Where the North Meets the South, The Pollution Charges Fly

Tunisia builds environmental program that makes economic sense

THROUGHOUT much of the year, the trees along the central promenade of Tunis's Avenue Bourguiba are filled with tens of thousands of brown sparrows, so loud during much of the day that passers-by on the busy street have to shout to be heard above the din.

"In Europe they would have already got rid of them as a public nuisance, but here we not only leave them be, but we go to the expense of cleaning up after them each night," says Hachmi Kennou, director of Tunisia's National Sanitation Office. "When it comes to the environment, we don't feel we have any lessons to learn from the north."

Mr. Kennou speaks with a smile, but his words betray a grudge often heard on the southern rim of the Mediterranean: that when it comes to the Sea's environment, it is the north that is the bigger polluter, while the south is portrayed as doing little or nothing about the problem.

"It's very popular to point a finger at the south, but in the western Mediterranean the biggest polluters are Italy, France, and Spain," says Amel Benzarti, director of international cooperation in Tunisia's Environment Ministry. "They are responsible for 80 percent of the urban and industrial pollution."

Yet as important as it is that the north do more to address its own environmental problems, Ms. Benzarti says, the Mediterranean's salvation can only come through closer cooperation - on stopping pollution, and on such broader issues as development and population growth.

The Mediterranean, which has cradled many of the world's greatest civilizations and carried traders and migrants for millennia, is in fact a nearly closed body of water with only the eight-mile-wide Strait of Gibraltar for an outlet. Most of the cities on its rim still dump untreated sewage into its azure blue waters; rivers, especially those in the industrialized north, carry tons of toxins of all sorts into the sea; and more than a third of all petroleum transported by sea passes through the Mediterran ean, resulting in more than 500,000 tons of crude oil pollution annually.

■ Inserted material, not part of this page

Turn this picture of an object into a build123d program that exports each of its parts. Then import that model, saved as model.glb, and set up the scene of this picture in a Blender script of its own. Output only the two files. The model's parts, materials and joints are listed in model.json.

"More than 17 catastrophes the size of the Exxon Valdez occur in silence each year in the Mediterranean," Algerian Foreign Minister Lakhdar Brahimi told the United Nations General Assembly last November. On land, he added, desertification "threatens no less than 90 percent of the Mahgreb countries' surface."

The Mediterranean is actually a paradigm of the world's unbalanced North-South divide, with a highly industrialized consumer society on one shore facing an underdeveloped region with a booming population on the other. As Mohammed Ennabli, Tunisia's minister of environment noted recently, "Where is sustainable development when over-industrialization is located on one side, and over-population on the other?" Overarching needs

The case of Algeria, whose population will have multiplied five-fold between 1950 and 2025, to 52 million, is often cited as a Mediterranean example of unmanageable population growth. With critical housing and infrastructure needs topping the social agenda, the environment often takes a back seat.

Tunisia, however, has worked for decades to cut its annual population growth to just over 2 percent. "Tunisia is the laboratory country of the Mediterranean," says Bernard Brusset, an environmental expert with the European Community's Mediterranean Affairs Administration. "They have both the will and a strategy for setting a certain example."

As enlightened as the country's environmental program is, it also makes good economic sense, Mr. Brusset adds, since Tunisia suffers a natural water shortage and because tourism provides about 30 percent of the country's revenue and employment.

Tunisia is the only Mediterranean country to have equipped 80 percent of its coast - and 100 percent of tourist zones - with sewage treatment facilities, its officials claim. The country invested $140 million in waste-water treatment between 1987 and 1991, and $200 million has been earmarked through 1996.

One key step was to create a national authority to push foot-dragging municipalities to pursue water treatment projects by promising them funds. "The traditional mentality we often confronted considered that it was understandable to pay to receive water, electricity," Kennou says, "but to pay to take it away and treat it? There was a reaction." Public criticism

The government has faced public criticism for giving low-cost credit to companies paying to hook into the new infrastructure. But Benzarti responds that "The ... problem is partly our responsibility because we encouraged companies to come here.

"In the future," she adds, "we aren't going to fall prey to the illusion of no-cost development. Companies are going to have to play their part from the beginning." This year Tunisia began requiring environmental impact reports on new development.

In addition to its own money, Tunisia can tap the $625 million the European Community has slated for environmental projects in the south Mediterranean over five years, plus programs with individual European countries. Germany, which sends 600,000 tourists a year to Tunisia, provides funding, as does Sweden.

An EC beach cleanup program, known as the Blue Flag and modeled in Tunisia as the Blue Hand, after the symbol of safe beaches has been touted as one of the most successful environmental cleanup programs in the world. In Islamic countries the hand is a symbol of protection.

"The sea is under heavy pressure, all of these countries [in the south] will face serious water management problems within 15 years, and the key to the situation will be making average people aware of the problems and the solutions," says the EC's Brusset. "We won't get far by criticizing the north or the south, but by approaching the problems with the spirit of a club."